Existem inúmeras cenas sem nexo no filme: como e por que Eustáquio se transforma em um dragão; a cidade abandonada que não está abandonada; após Eustáquio ser transformado em menino novamente em uma ilha deserta aparece em seguida na ilha de Ramandu para fazer o feito que salvaria a todos; como o banquete de Aslam está sempre cheio mesmo depois de terem se alimentado ali; por que o vilão é a serpente e o maior medo de Edmundo sendo que a feiticeira branca está sempre presente; a ave que desce do céu e simplesmente desaparece; as centenas de pessoas surgindo do nada; o mal está presente em todo o lugar em forma de nevoeiro some sem deixar resposta sobre aquilo que realmente é e por que os Tontópodes estão no filme se não há explicação sobre eles e a crítica a sociedade usando-os feita por Lewis.
A direção de Andrew Adamson (‘Shrek’, 2001), mesmo não tendo sido tão eficiente com os capítulos anteriores da série, mas conseguiu equilibrá-los, é substituída pela de Michael Apted (‘Jornada pela liberdade’, 2006; ‘Nell’, 1994) acostumado a dirigir filmes mal elaborados. O diretor se entrega aos efeitos, o que de fato essa crônica exige e muito pelo nível de imaginação e situações criadas por Lewis, e se esquece de equilibrar conteúdo e tecnologia, atropelando todo o livro.

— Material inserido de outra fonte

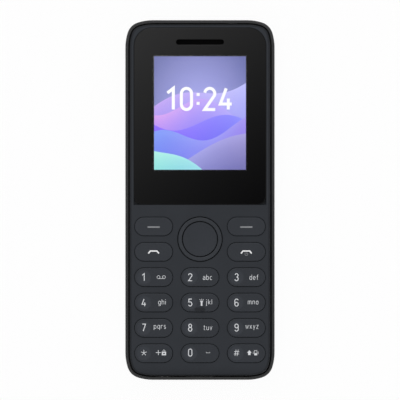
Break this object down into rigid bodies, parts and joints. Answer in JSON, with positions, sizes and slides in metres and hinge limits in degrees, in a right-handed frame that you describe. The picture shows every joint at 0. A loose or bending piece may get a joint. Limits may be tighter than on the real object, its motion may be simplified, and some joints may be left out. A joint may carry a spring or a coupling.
{
  "type": "feature phone",
  "caption": "Candy-bar feature phone: colour display under a glossy lens, call and number keys, four-way ring round a centre key, and a pull-off back cover over a battery.",
  "frame": {"origin": "on the surface it lies on, under the middle of the phone", "axes": "+Z out of the front face, +Y towards the earpiece end, +X to the right of someone who looks at the screen"},
  "size_m": [0.0466, 0.1122, 0.0136],
  "materials": {
    "housing": "fine-textured dark grey moulding",
    "chassis": "dark grey moulding",
    "cover": "fine-textured dark grey moulding",
    "keycap": "satin dark grey caps with pale printed legends",
    "ring": "satin dark grey",
    "lens": "clear plate, black printed behind except over the display",
    "display": "lit colour display",
    "tape": "black double-sided tape",
    "mesh": "black acoustic cloth",
    "silicone": "translucent grey silicone",
    "film": "clear polyester film",
    "flex": "amber polyimide",
    "lamp": "pale lamp body",
    "board": "green solder mask",
    "steel": "pressed steel",
    "gold": "gold-plated contacts",
    "black_plastic": "black moulding",
    "wrap": "dark plastic wrap with no printing",
    "foam": "black foam",
    "clear": "clear moulding",
    "window": "dark glossy window with a clear middle",
    "weight": "sintered heavy metal",
    "screw": "black plated steel"
  },
  "bodies": {
    "root": {"front_housing": "housing", "rear_housing": "chassis", "display_lens": "lens", "lens_adhesive": "tape", "earpiece_mesh": "mesh", "earpiece": "steel", "lcd_frame": "steel", "lcd_panel": "display", "lcd_flex": "flex", "keypad_membrane": "silicone", "dome_film": "film", "key_domes": "steel", "keypad_lights": "lamp", "main_board": "board", "shield_cans": "steel", "sim_sockets": "steel", "memory_card_socket": "steel", "battery_contacts": "gold", "battery_connector": "black_plastic", "speaker_gasket": "foam", "loudspeaker": "steel", "camera_module": "black_plastic", "camera_lens": "clear", "torch_led": "lamp", "torch_lens": "clear", "aerial_carrier": "black_plastic", "aerial_foil": "gold", "audio_jack": "black_plastic", "usb_socket": "steel", "usb_tongue": "black_plastic", "microphone": "steel", "mic_boot": "silicone", "vibration_motor": "steel", "housing_screws": "screw"},
    "soft_key_left": {"soft_key_left": "keycap"},
    "soft_key_right": {"soft_key_right": "keycap"},
    "call_key": {"call_key": "keycap"},
    "end_key": {"end_key": "keycap"},
    "key_1": {"key_1": "keycap"},
    "key_2": {"key_2": "keycap"},
    "key_3": {"key_3": "keycap"},
    "key_4": {"key_4": "keycap"},
    "key_5": {"key_5": "keycap"},
    "key_6": {"key_6": "keycap"},
    "key_7": {"key_7": "keycap"},
    "key_8": {"key_8": "keycap"},
    "key_9": {"key_9": "keycap"},
    "key_star": {"key_star": "keycap"},
    "key_0": {"key_0": "keycap"},
    "key_hash": {"key_hash": "keycap"},
    "ok_key": {"ok_key": "keycap"},
    "nav_pad": {"nav_pad": "silicone"},
    "nav_ring": {"nav_ring": "ring"},
    "battery_cover": {"battery_cover": "cover", "camera_window": "window", "speaker_mesh": "mesh"},
    "battery": {"battery_cell": "wrap", "battery_cap": "black_plastic", "battery_pads": "gold"},
    "vibration_weight": {"vibration_weight": "weight"}
  },
  "joints": [
    {"name": "soft_key_left_press", "type": "slide", "parent": "root", "child": "soft_key_left", "axis": [0, 0, -1], "range_m": [0, 0.00035], "stiffness_N_per_m": 4000},
    {"name": "soft_key_right_press", "type": "slide", "parent": "root", "child": "soft_key_right", "axis": [0, 0, -1], "range_m": [0, 0.00035], "stiffness_N_per_m": 4000},
    {"name": "call_key_press", "type": "slide", "parent": "root", "child": "call_key", "axis": [0, 0, -1], "range_m": [0, 0.00035], "stiffness_N_per_m": 4000},
    {"name": "end_key_press", "type": "slide", "parent": "root", "child": "end_key", "axis": [0, 0, -1], "range_m": [0, 0.00035], "stiffness_N_per_m": 4000},
    {"name": "key_1_press", "type": "slide", "parent": "root", "child": "key_1", "axis": [0, 0, -1], "range_m": [0, 0.00035], "stiffness_N_per_m": 4000},
    {"name": "key_2_press", "type": "slide", "parent": "root", "child": "key_2", "axis": [0, 0, -1], "range_m": [0, 0.00035], "stiffness_N_per_m": 4000},
    {"name": "key_3_press", "type": "slide", "parent": "root", "child": "key_3", "axis": [0, 0, -1], "range_m": [0, 0.00035], "stiffness_N_per_m": 4000},
    {"name": "key_4_press", "type": "slide", "parent": "root", "child": "key_4", "axis": [0, 0, -1], "range_m": [0, 0.00035], "stiffness_N_per_m": 4000},
    {"name": "key_5_press", "type": "slide", "parent": "root", "child": "key_5", "axis": [0, 0, -1], "range_m": [0, 0.00035], "stiffness_N_per_m": 4000},
    {"name": "key_6_press", "type": "slide", "parent": "root", "child": "key_6", "axis": [0, 0, -1], "range_m": [0, 0.00035], "stiffness_N_per_m": 4000},
    {"name": "key_7_press", "type": "slide", "parent": "root", "child": "key_7", "axis": [0, 0, -1], "range_m": [0, 0.00035], "stiffness_N_per_m": 4000},
    {"name": "key_8_press", "type": "slide", "parent": "root", "child": "key_8", "axis": [0, 0, -1], "range_m": [0, 0.00035], "stiffness_N_per_m": 4000},
    {"name": "key_9_press", "type": "slide", "parent": "root", "child": "key_9", "axis": [0, 0, -1], "range_m": [0, 0.00035], "stiffness_N_per_m": 4000},
    {"name": "key_star_press", "type": "slide", "parent": "root", "child": "key_star", "axis": [0, 0, -1], "range_m": [0, 0.00035], "stiffness_N_per_m": 4000},
    {"name": "key_0_press", "type": "slide", "parent": "root", "child": "key_0", "axis": [0, 0, -1], "range_m": [0, 0.00035], "stiffness_N_per_m": 4000},
    {"name": "key_hash_press", "type": "slide", "parent": "root", "child": "key_hash", "axis": [0, 0, -1], "range_m": [0, 0.00035], "stiffness_N_per_m": 4000},
    {"name": "ok_key_press", "type": "slide", "parent": "root", "child": "ok_key", "axis": [0, 0, -1], "range_m": [0, 0.00035], "stiffness_N_per_m": 4000},
    {"name": "nav_rock_up_down", "type": "hinge", "parent": "root", "child": "nav_pad", "pos_m": [0, -0.01219, 0.01118], "axis": [1, 0, 0], "range_deg": [-2, 2], "stiffness_Nm_per_rad": 0.2},
    {"name": "nav_rock_left_right", "type": "hinge", "parent": "nav_pad", "child": "nav_ring", "pos_m": [0, -0.01219, 0.01118], "axis": [0, 1, 0], "range_deg": [-2, 2], "stiffness_Nm_per_rad": 0.2},
    {"name": "battery_cover_off", "type": "slide", "parent": "root", "child": "battery_cover", "axis": [0, 0, -1], "range_m": [0, 0.03]},
    {"name": "battery_out", "type": "slide", "parent": "root", "child": "battery", "axis": [0, 0, -1], "range_m": [0, 0.012]},
    {"name": "vibration_weight_spin", "type": "hinge", "parent": "root", "child": "vibration_weight", "pos_m": [0.0169, -0.04394, 0.00455], "axis": [1, 0, 0], "continuous": true}
  ],
  "couplings": [
    {"joint": "battery_out", "follows": "battery_cover_off", "ratio": 0.4}
  ]
}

Em relação ao elemento religioso, li críticas apontando como algo ruim diretamente o próprio autor demonstrando assim a falta de conhecimento e fundamento com o material original, C. S. Lewis nunca escondeu suas referências ao cristianismo em todos os seus livros, não só a série ‘As crônicas de Nárnia’. A grande diferença está narrativa sutil e ‘perfeita’ do autor para com o roteirista que transformou o filme de forma desesperada em um grande sermão. Lewis faz isso de um jeito tão natural que todo esse conteúdo religioso pode passar despercebido, como já ouvi de vários amigos. A narrativa da crônica pode ser interpretada enxergando sim ou não tais elementos de pregação, quanto à adaptação, feita segunda a visão do roteirista, não consegue suavizar esses elementos jogando-os sem cuidado algum na tela. A cena final dentro do filme é o mais próximo que a adaptação chegou do livro. É grandiosa a cena, a parede de água e as palavras de Aslam.
‘A viagem do Peregrino da Alvorada’ é o pior episódio até aqui. Faltou vida e lógica a esse capítulo. Possui lindos efeitos que dão vida a um mundo mágico incrível, mas do qual não foi explorado intelectualmente, um filme vazio. É mais uma adaptação descuidada Hollywood, somente para gerar algum trocado.